Ayo mainly played a G. B. Guadagnini violin made in 1744, and a Gennaro Gagliano violin from 1768.

==== Quartetto Beethoven di Roma ====
The Quartetto Beethoven di Roma, with innumerable tours in Europe, Russia, USA, Canada, South America, Australia, New Zealand, Japan, etc., and a continuous presence at international festivals, has been regarded as one of the finest chamber ensembles in the world. The quartet made many recordings of piano quartets by Mozart, Beethoven, Schumann, Brahms, Fauré, and Mahler, among others, and was awarded the Premio Discografico della Critica Italiana.

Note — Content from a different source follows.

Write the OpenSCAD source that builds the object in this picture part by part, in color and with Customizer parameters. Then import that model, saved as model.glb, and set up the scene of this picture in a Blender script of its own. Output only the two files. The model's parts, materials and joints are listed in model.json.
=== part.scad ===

The players were credited with communicating in "the unified precision and purpose of long association".

=== Teaching ===
Ayo taught at the Accademia Nazionale di Santa Cecilia, and held master classes in Denmark, Germany, Italy and Spain, Australia, Canada, the United States and Japan. He was a juror for international music competitions.

=== Personal life ===
Ayo died on 24 September 2023, at age 90.

== Recordings ==
Ayo had a vast discography. He recorded Vivaldi's The Four Seasons with I Musici in 1955, remaining a reference recording. A reviewer of the CD reissue noted in 1988, that they displayed an unusual relaxed freshness, and described Ayo's playing as lyrical. The recording, marked by "unprecedented tranquility", was awarded a Grand Prix du Disque. He made a second recording of it with the group, now in stereo, of which 10 million copies were sold. With I Musici he recorded more of Vivaldi's violin concertos Corelli's concerti grossi, and works by Albinoni and Geminiani, among others. He recorded for several record labels, such as Decca, EMI Classics, Dynamic and Philips.

Ayo's recordings also included Bach's Brandenburg Concertos, and Bach's works for violin solo, the sonatas and partitas. He said about the solo violin recordings: "It's the best thing I've ever done in my life and what justifies it".

He recorded eight violin sonatas by Giovanni Battista Viotti with Corrado De Bernart, described by a reviewer as compositions of "grandeur, command and virtuosity", with a "compact command of lyricism and his gift for gracious turns of phrase"; he notes Ayo's "sweetly focused tone", summarising: "Here, in short, Viotti sings." Ayo's late recordings include works by Tartini, Mendelssohn and Turina.

== Awards ==
Ayo's recordings won international recognition, winning many prizes including the Preis der Deutschen Schallplattenkritik, the Edison Prize, the Mar del Plata prize, the Grand Prix du disque for his now historic version of The Four Seasons, and the prize awarded by Italian Record Critics for the Beethoven piano quartets. He was awarded the Premio Roma and the Premio San Michele for his dedication to music.